According to my teenage son, I ought to have already read the pages, in the parenting instruction manual that arrived, in tandem, through the birth canal with him, that basses are necessarily an octave lower than are other fretted instruments.
“It’s not an ‘electric guitar,’ Mom, it’s a ‘bass,’” my tall teen exclaimed, ever exasperated, as he shut the door to his room. I thought briefly about the time he was not taller than my knee and about how he used to clutch me, on my limb, if a stranger so much as looked at him.
These days, my teen does not need my physical protection; he’s bigger than me and literally becoming increasingly skilled in killer martial arts. He does, however, need my continued reassurance that I am attempting to understand and to appreciate him and his world. Currently, that recognition means my being informed and enthusiastic about a certain stringed instrument.

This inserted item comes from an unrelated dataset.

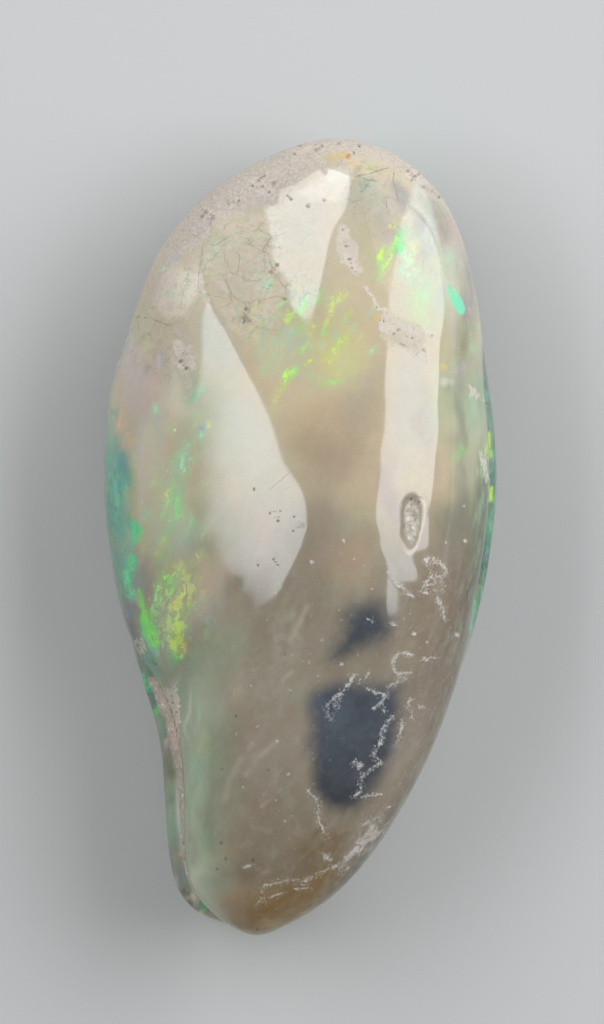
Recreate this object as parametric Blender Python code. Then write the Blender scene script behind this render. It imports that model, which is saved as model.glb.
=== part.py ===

Apparently, it behooves me to realize that his instrument’s body is larger than, and that its neck is longer than, that of “a mere guitar.” I should know that basses are necessarily an octave lower than are other fretted instruments in the family of things featuring soundboards, ribs, flat backs, and curved sides. Since I am not yet quick with those juicy bits of knowledge, my teen views me as impossibly incorrigible.
At least, while “slapping” and “popping” are new to my lexicon, I grasp “picking” and “plucking.” At least, I comprehend that my left-handed son needs a left-handed guitar. At least, I remembered to insist that my fellow buy head phones (into which to plug all of his sound) alongside his purchasing of amplifiers, so that we can continue to coexist.
Admittedly, I remain baffled concerning most of the rest of the paraphernalia that “automatically” comes with my child’s chosen instrument (I was an oboe player, why couldn’t he have selected something soulful, like bassoon or French horn).
My eyes (and ears) have never beholden, upfront and personal, footswitches or effects boxes. I’ve since researched plectrums (“picks” to us folk of a certain generation), straps, metronomes, and capos (fret ties; I told the kid to save money and to construct one out of a pencil and some rubber bands. He answered me with one of his “precious” faces), but continue to be confused about vibrato arms and purfling.
For now, my offspring keeps his kit in a gig bag, i.e. in a soft guitar case, and dreams about the day when he, too, will riff and to jive. At present he’s working on rudiments like notes and chords. “Fun stuff” like “call and response” and “walking (the) bass” will have to wait until he’s a bit more proficient.